**Data records:**
>> Begin

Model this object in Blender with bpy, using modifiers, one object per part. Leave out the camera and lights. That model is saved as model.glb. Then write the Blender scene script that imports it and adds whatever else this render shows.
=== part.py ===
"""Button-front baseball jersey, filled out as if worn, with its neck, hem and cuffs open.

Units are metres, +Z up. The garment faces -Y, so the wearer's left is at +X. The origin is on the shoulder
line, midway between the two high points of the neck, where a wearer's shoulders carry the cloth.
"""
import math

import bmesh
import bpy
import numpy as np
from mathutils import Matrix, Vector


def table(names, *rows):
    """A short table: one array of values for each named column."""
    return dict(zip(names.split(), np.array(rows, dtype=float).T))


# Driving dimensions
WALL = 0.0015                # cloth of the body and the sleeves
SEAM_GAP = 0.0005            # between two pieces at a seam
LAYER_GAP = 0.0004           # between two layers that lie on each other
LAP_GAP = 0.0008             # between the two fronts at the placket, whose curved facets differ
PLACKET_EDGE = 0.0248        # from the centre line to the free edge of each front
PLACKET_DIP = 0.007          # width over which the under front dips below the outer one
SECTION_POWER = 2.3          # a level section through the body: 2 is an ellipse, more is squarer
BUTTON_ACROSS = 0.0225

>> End
>> Begin

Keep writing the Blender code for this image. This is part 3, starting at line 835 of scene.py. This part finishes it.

>> End

**Set exercise:**
Nothing but the lines from the one with "Model this object" to the one with "and cuffs open." should be echoed, both of them included, exactly as written.

**Solution to this exercise:**
Model this object in Blender with bpy, using modifiers, one object per part. Leave out the camera and lights. That model is saved as model.glb. Then write the Blender scene script that imports it and adds whatever else this render shows.
=== part.py ===
"""Button-front baseball jersey, filled out as if worn, with its neck, hem and cuffs open.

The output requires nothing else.